■ Objective:
Below are entries; tally how many lines hold the string "type" and answer with only that figure.
Start of Provided data
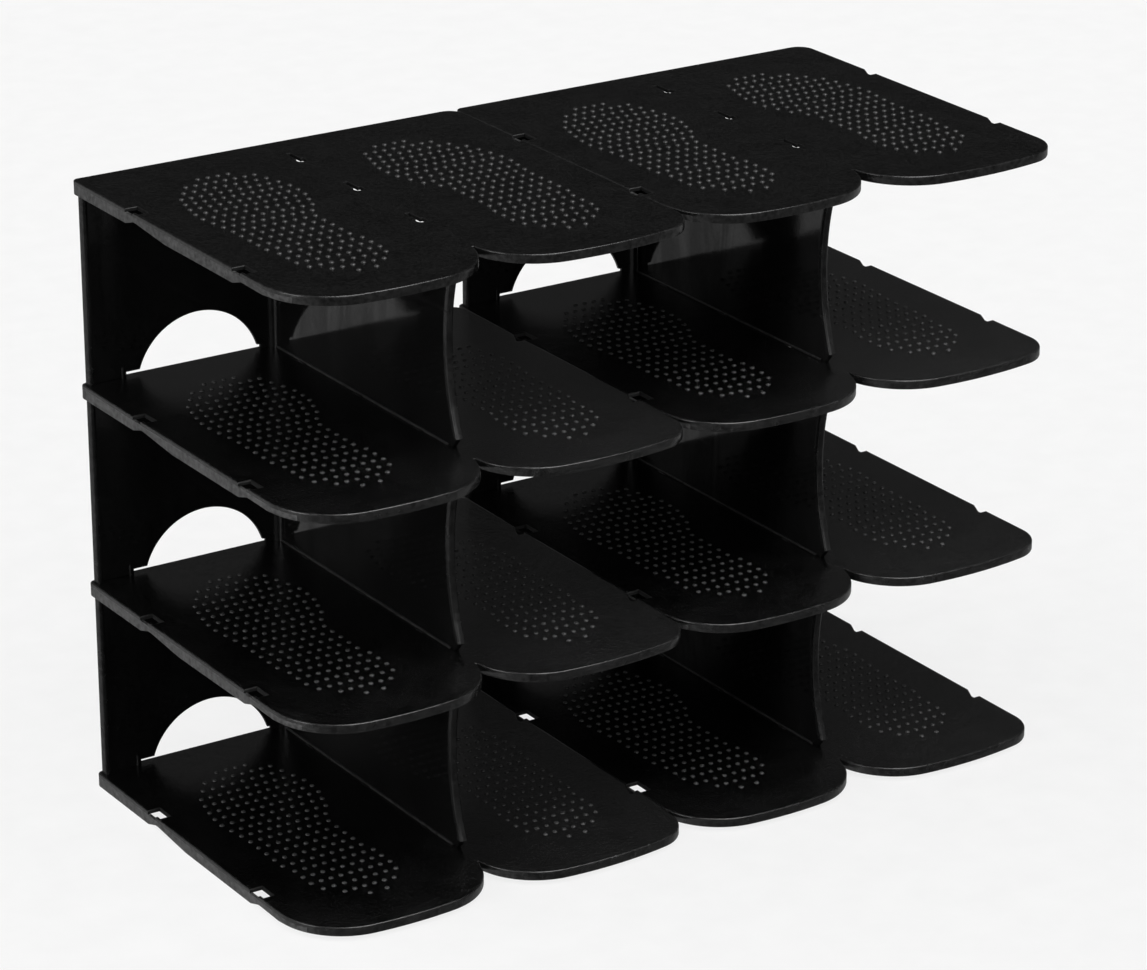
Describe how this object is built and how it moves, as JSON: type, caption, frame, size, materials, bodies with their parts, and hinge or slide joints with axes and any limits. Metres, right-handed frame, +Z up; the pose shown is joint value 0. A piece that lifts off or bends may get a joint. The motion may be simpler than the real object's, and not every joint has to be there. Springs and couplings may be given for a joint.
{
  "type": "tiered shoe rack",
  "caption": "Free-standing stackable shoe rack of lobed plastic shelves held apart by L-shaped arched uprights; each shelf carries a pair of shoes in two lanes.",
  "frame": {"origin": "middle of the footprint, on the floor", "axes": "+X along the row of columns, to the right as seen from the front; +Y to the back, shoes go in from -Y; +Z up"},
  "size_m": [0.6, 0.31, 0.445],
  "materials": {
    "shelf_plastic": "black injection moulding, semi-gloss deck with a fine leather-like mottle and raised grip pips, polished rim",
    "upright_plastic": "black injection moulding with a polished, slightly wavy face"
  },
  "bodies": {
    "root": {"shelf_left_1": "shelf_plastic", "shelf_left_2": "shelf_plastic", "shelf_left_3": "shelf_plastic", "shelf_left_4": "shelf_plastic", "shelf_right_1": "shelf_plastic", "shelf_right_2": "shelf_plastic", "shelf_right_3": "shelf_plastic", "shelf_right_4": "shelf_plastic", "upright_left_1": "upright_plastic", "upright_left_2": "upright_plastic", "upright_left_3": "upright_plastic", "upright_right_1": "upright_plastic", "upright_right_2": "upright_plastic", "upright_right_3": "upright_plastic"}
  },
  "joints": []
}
End of Provided data
Start of Provided data
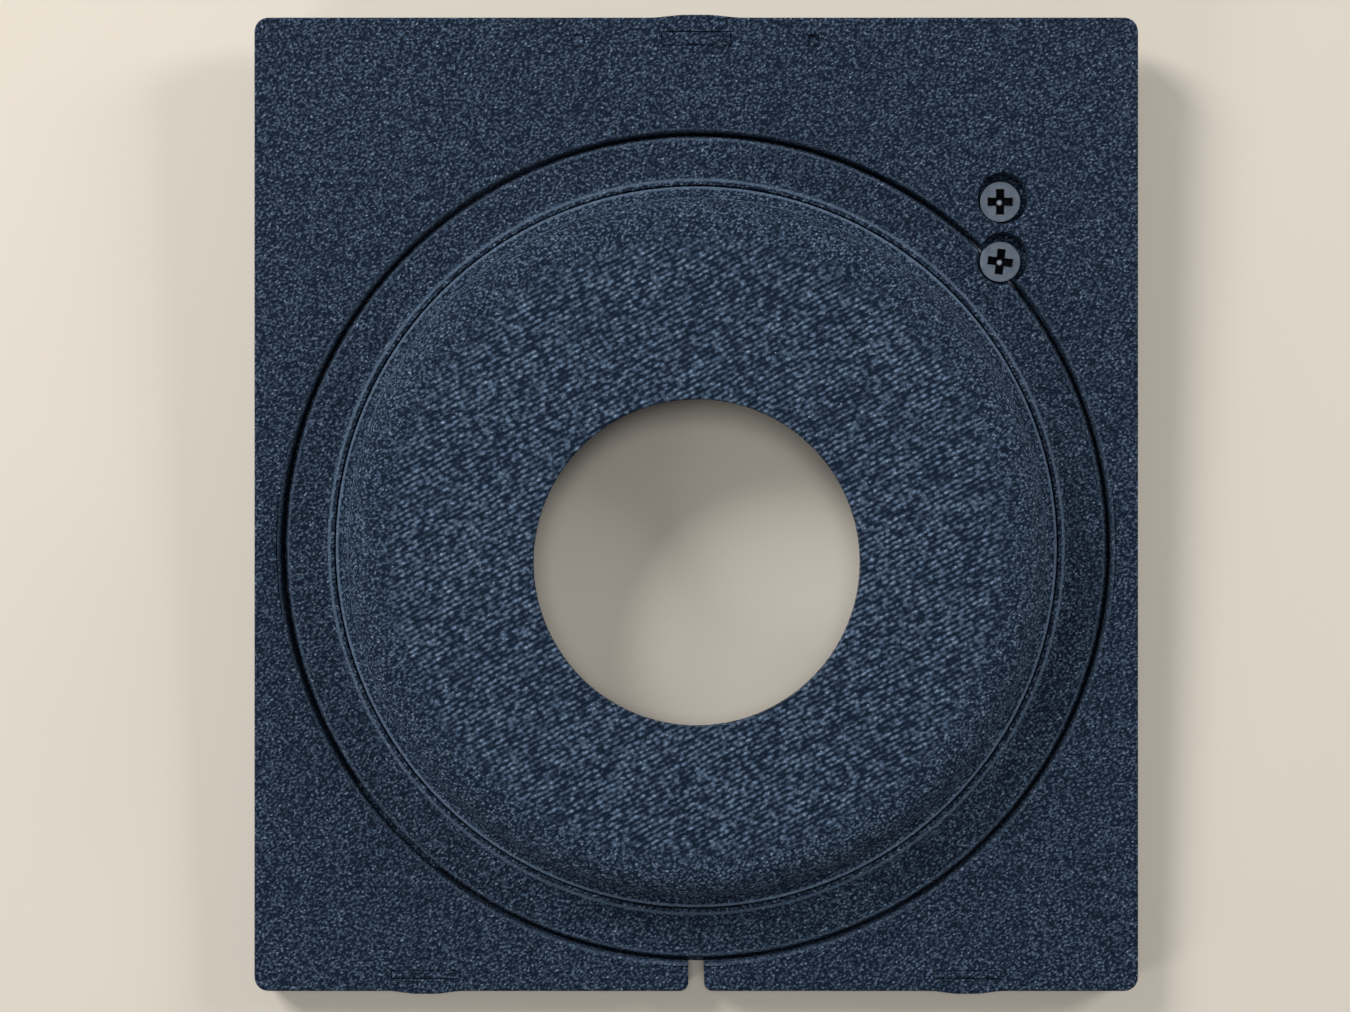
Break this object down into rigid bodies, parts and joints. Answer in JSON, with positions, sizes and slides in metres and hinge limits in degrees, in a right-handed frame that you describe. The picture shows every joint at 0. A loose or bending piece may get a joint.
End of Provided data
Start of Provided data
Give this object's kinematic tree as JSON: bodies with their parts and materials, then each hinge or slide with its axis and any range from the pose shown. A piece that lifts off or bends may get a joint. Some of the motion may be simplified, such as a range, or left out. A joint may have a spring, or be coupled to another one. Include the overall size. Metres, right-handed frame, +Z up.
End of Provided data
■ Completed task:
2